The first rays of the sun slid over the peak of Mt. Winterslow and stabbed downward to a dew-drop trembling on the tip of a toitoi plume. A faint breeze stirred the top branches of the tall beech tree on the edge of the school playground. Fantails flicked about the branches looking for all the world as though they were attached to the trunk by invisible strands of elastic. An opalescent mist rose – oh so uncertainly! – from the long grass beside the shingle road. The dust of the road had been dampened by the dew and smelled of dew-dampened dust. In the paddock next to the school two horses cropped the wet grass with a sound like pinking shears cutting through velvet. In a corner of the playground stood a square white tent. The flaps on one side had been folded right back. In front of the tent two wooden trestles supported a large flat board. For now the tent was empty, but soon it would be full of teachers noting results and parents inquiring about placings.

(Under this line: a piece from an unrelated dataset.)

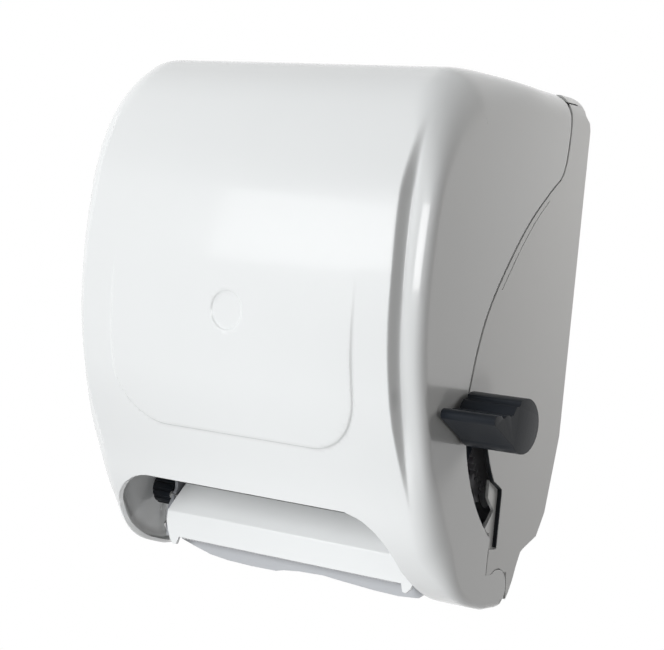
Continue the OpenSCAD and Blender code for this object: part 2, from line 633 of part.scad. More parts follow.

It was the day of the school sports.
The above list is not, of course, exhaustive. There are at least four other basic types of short story which I have not listed because I write such stories myself. None have so far been accepted for publication. I am aware of the reason for this. All that stands between my short stores and the acknowledgment of a major new talent is the lack of a suitable nom de plume. A. K. Grant carries no aura or penumbra with it. O. E. Middleton suggests intelligence, Maurice Shadbolt combines the Gallic artiness of Maurice with the no-nonsense Anglo-Saxon sound of Shadbolt, Frank Sargeson is suitably demotic, Katherine Mansfield is the sort of name you would expect a sensitive upper middle-class spirit to have. A. K. Grant – there’s just nothing there. I think I might try Peregrine Raupehu de Vere Stacpoole Whineray.